▶ _Your goal_
Copy each line of the material below that includes the string "origin".

§ §

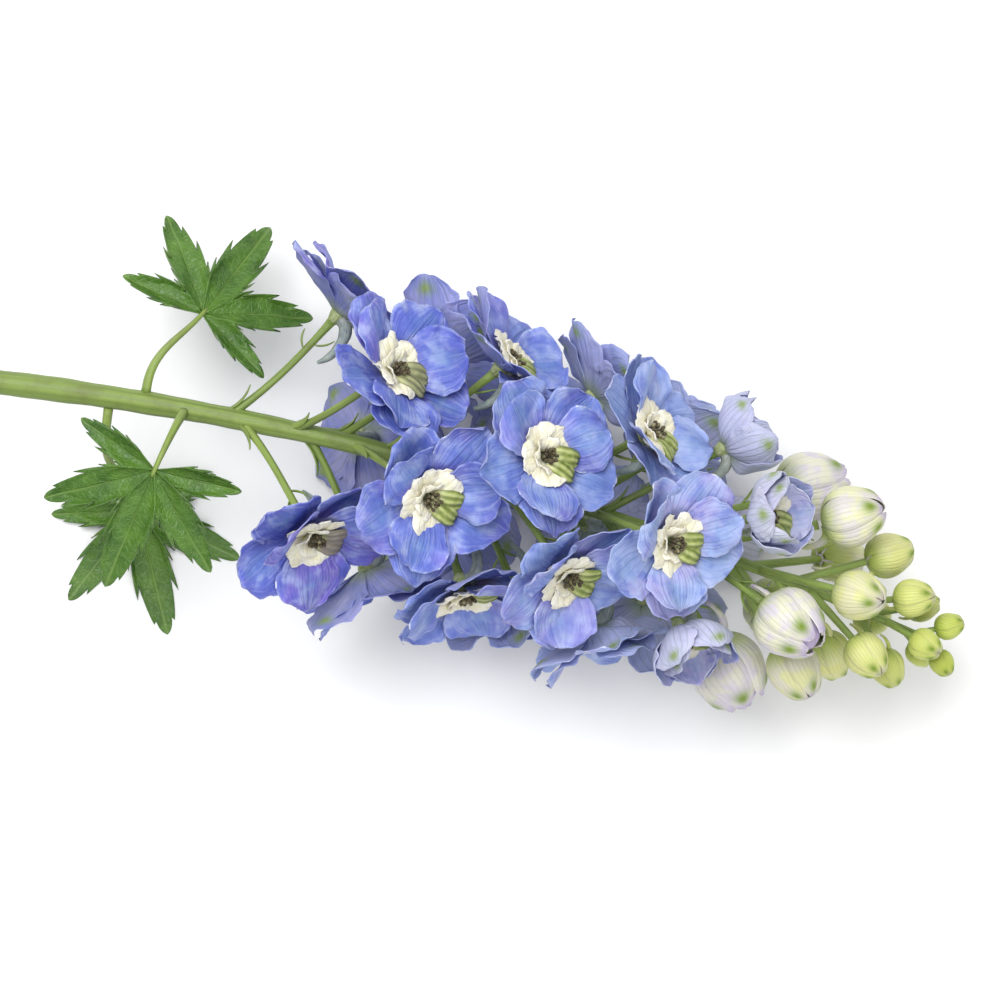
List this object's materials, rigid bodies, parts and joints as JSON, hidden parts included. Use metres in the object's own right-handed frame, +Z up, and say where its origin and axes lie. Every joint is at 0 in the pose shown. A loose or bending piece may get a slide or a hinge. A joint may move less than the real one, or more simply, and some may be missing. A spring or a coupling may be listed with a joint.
{
  "type": "delphinium flower spike",
  "caption": "Cut delphinium spike lying down: blue florets with white centres at its foot, pale half-open cups, green closed buds at its tip and lobed leaves on the stem.",
  "frame": {"origin": "on the surface that the spike lies on, under the middle of the box round the whole spike", "axes": "+X along the spike from its cut end towards its bud tip, +Y to its left, +Z up from the surface"},
  "size_m": [0.364, 0.1464, 0.119],
  "materials": {
    "sepal": "soft petal, blue-violet, slightly satin",
    "bee": "soft matte petal, cream white with a green-yellow base",
    "half_open": "soft petal, pale lilac-blue with green veins",
    "opening": "soft bud, pale green and lilac",
    "stem": "fresh green stem, slightly satin",
    "leaf": "green leaf, matte"
  },
  "bodies": {
    "root": {"floret_01": "sepal", "floret_02": "sepal", "floret_03": "sepal", "floret_04": "sepal", "floret_05": "sepal", "floret_06": "sepal", "floret_07": "sepal", "floret_08": "sepal", "floret_09": "sepal", "floret_10": "sepal", "floret_11": "sepal", "floret_12": "sepal", "floret_13": "sepal", "floret_14": "sepal", "floret_15": "sepal", "floret_16": "sepal", "floret_17": "sepal", "floret_18": "sepal", "floret_19": "sepal", "floret_20": "sepal", "floret_21": "sepal", "bee_01": "bee", "bee_02": "bee", "bee_03": "bee", "bee_04": "bee", "bee_05": "bee", "bee_06": "bee", "bee_07": "bee", "bee_08": "bee", "bee_09": "bee", "bee_10": "bee", "bee_11": "bee", "bee_12": "bee", "bee_13": "bee", "bee_14": "bee", "bee_15": "bee", "bee_16": "bee", "bee_17": "bee", "bee_18": "bee", "bee_19": "bee", "bee_20": "bee", "bee_21": "bee", "half_open_1": "half_open", "half_open_2": "half_open", "half_open_3": "half_open", "half_open_4": "half_open", "opening_1": "opening", "opening_2": "opening", "opening_3": "opening", "opening_4": "opening", "opening_5": "opening", "stem": "stem", "leaf_1": "leaf", "leaf_2": "leaf", "leaf_3": "leaf"}
  },
  "joints": []
}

§ §

▶ _Solution below_
List this object's materials, rigid bodies, parts and joints as JSON, hidden parts included. Use metres in the object's own right-handed frame, +Z up, and say where its origin and axes lie. Every joint is at 0 in the pose shown. A loose or bending piece may get a slide or a hinge. A joint may move less than the real one, or more simply, and some may be missing. A spring or a coupling may be listed with a joint.
  "frame": {"origin": "on the surface that the spike lies on, under the middle of the box round the whole spike", "axes": "+X along the spike from its cut end towards its bud tip, +Y to its left, +Z up from the surface"},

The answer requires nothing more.